Many of you have the means: why do you not buy them a violin or a picture? or have your daughter cultured in music until she can help to make home attractive? There are ten thousand ways of lighting up the domestic circle. It requires no large income, no big house, no rich wardrobe, no expensive silver, no gorgeous upholstery—but only a parental heart awake to its duty. Have a doleful home—and your children will not stay in it, though you block up the door with Bibles, and tie fast to them a million Heidelberg catechisms!

I said to a man, "This is a beautiful tree in front of your house." He answered, with a whine, "Yes; but it will fade." I said to him, "You have a beautiful garden." He replied, "Yes; but it will perish." I found out afterward that his son was a vagabond, and I was not surprised at it. You cannot groan men into decency—but you can groan them out. "Pray that your flight be not in the winter!"

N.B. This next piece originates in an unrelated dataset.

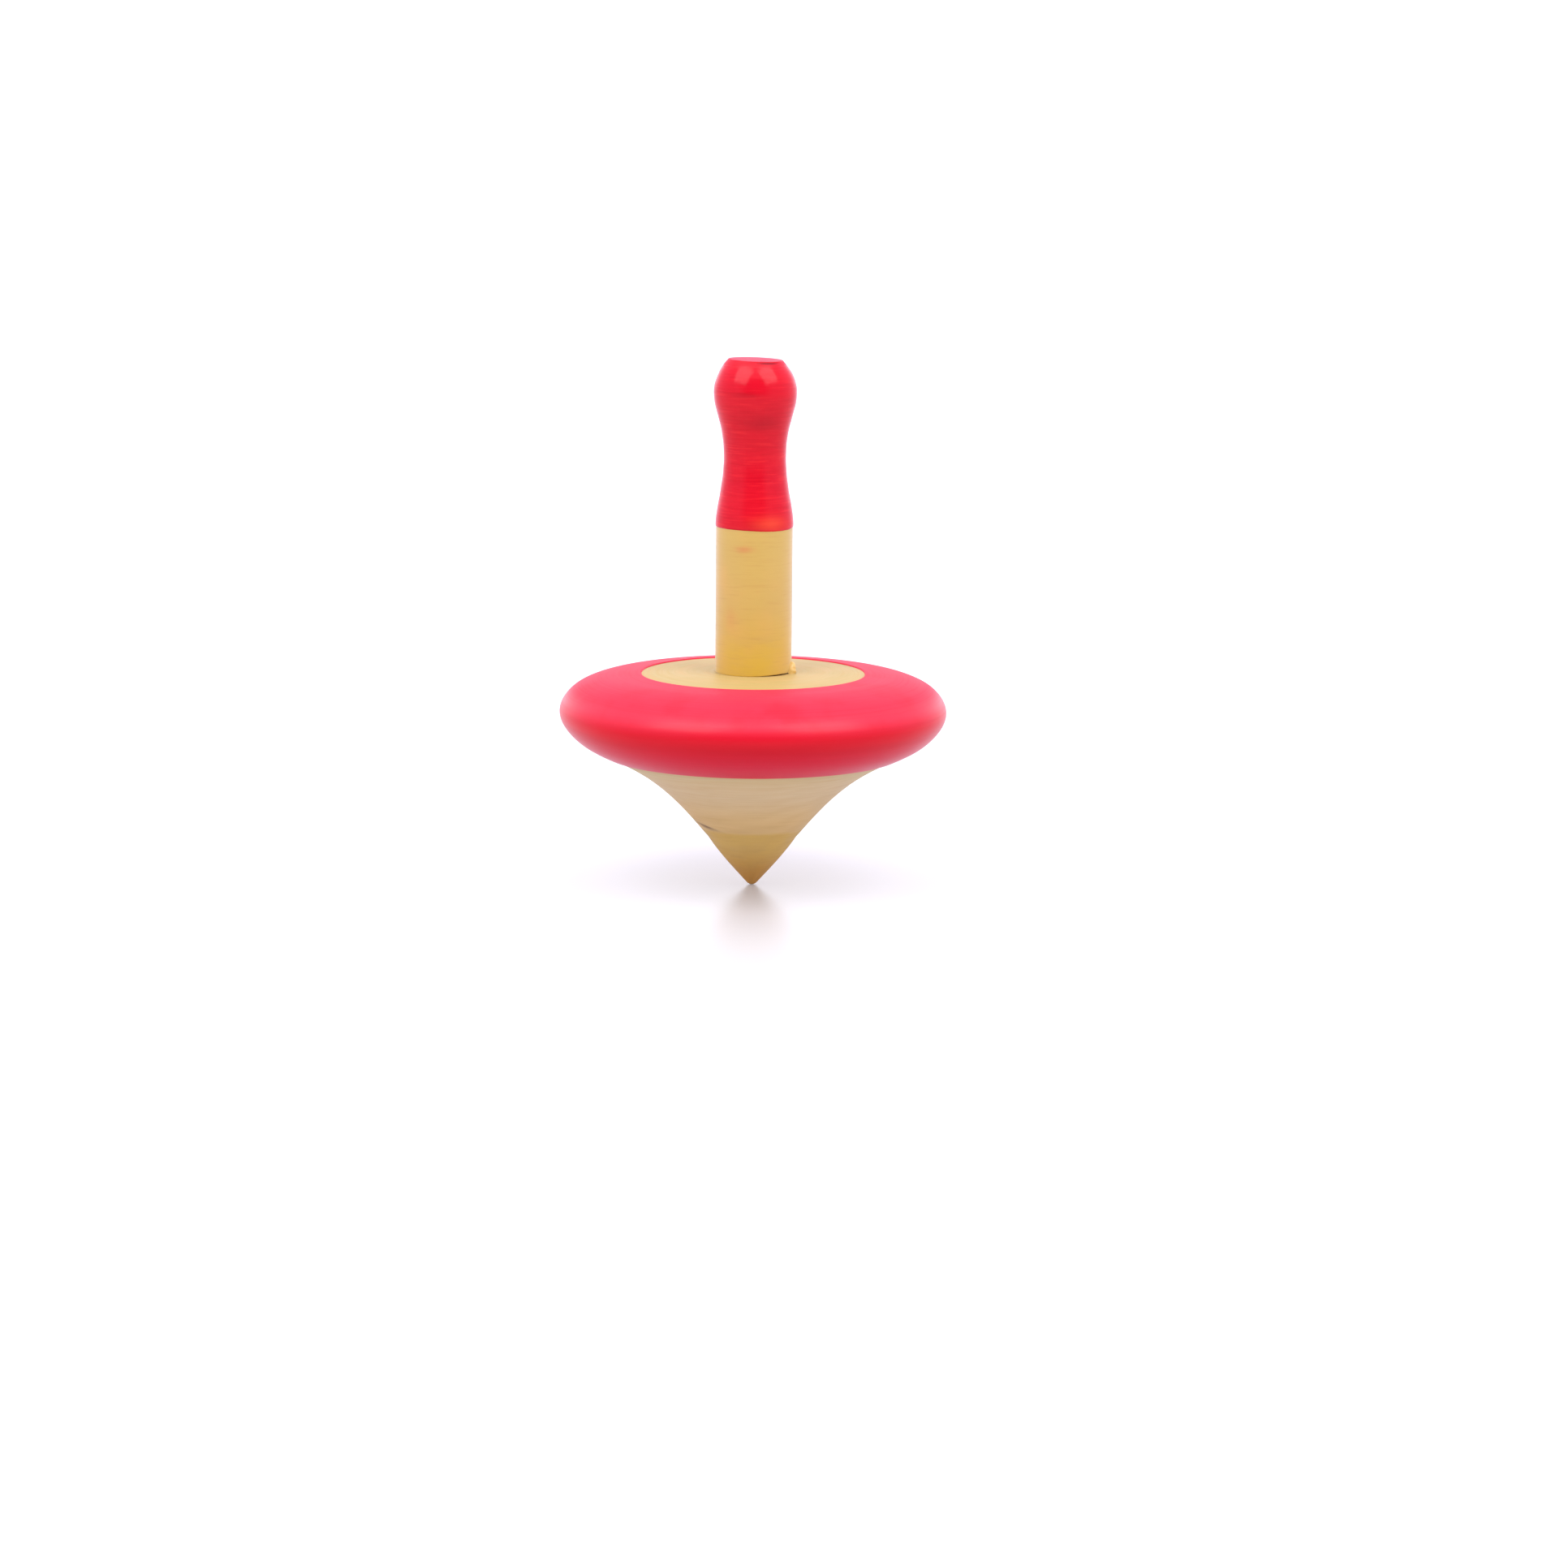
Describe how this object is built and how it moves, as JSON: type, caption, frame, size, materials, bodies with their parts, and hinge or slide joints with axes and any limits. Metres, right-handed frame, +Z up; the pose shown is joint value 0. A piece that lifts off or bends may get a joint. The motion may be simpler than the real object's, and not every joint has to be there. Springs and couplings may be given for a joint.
{
  "type": "spinning top",
  "caption": "Finger spinning top: a turned wooden disc on a flared cone with a pointed tip, and a round stem with a waisted grip glued upright in its crown.",
  "frame": {"origin": "the point that the top spins on, at the bottom of the cone", "axes": "+Z up along the spin axis, from the point to the end of the grip; +X towards the side with the bead of glue, within 20 degrees"},
  "size_m": [0.05, 0.05, 0.0683],
  "materials": {
    "natural_wood": "turned and burnished bare hardwood, satin",
    "stem_wood": "turned hardwood, hidden under its lacquer",
    "red_lacquer": "red shellac lacquer melted on at the lathe, glossy with fine turning streaks",
    "yellow_lacquer": "thin translucent yellow shellac lacquer, satin gloss",
    "cured_glue": "dried yellowish wood glue"
  },
  "bodies": {
    "root": {"flywheel_body": "natural_wood", "stem": "stem_wood", "stem_glue": "cured_glue", "glue_bead": "cured_glue", "rim_lacquer": "red_lacquer", "grip_lacquer": "red_lacquer", "shaft_lacquer": "yellow_lacquer"}
  },
  "joints": []
}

Devote these December, January and February evenings to high pursuits, innocent amusements, intelligent socialities, and Christian attainments. Do not waste this winter. We shall soon have seen the last snow-shower, and have passed up into the companionship of Him whose raiment is exceeding white as snow—as no launderer on earth can whiten it. To the right-hearted, the winter nights of earth—will soon end in the June morning of heaven. The River of God, from under the Throne, never freezes over. The foliage of the tree of life is never frost-bitten. The festivals, and hilarities, and family gatherings of Christmas times on earth, will give way to the larger reunions, and the brighter lights, and the gladder scenes, and the sweeter garlands, and the richer feastings of the great holiday of Heaven!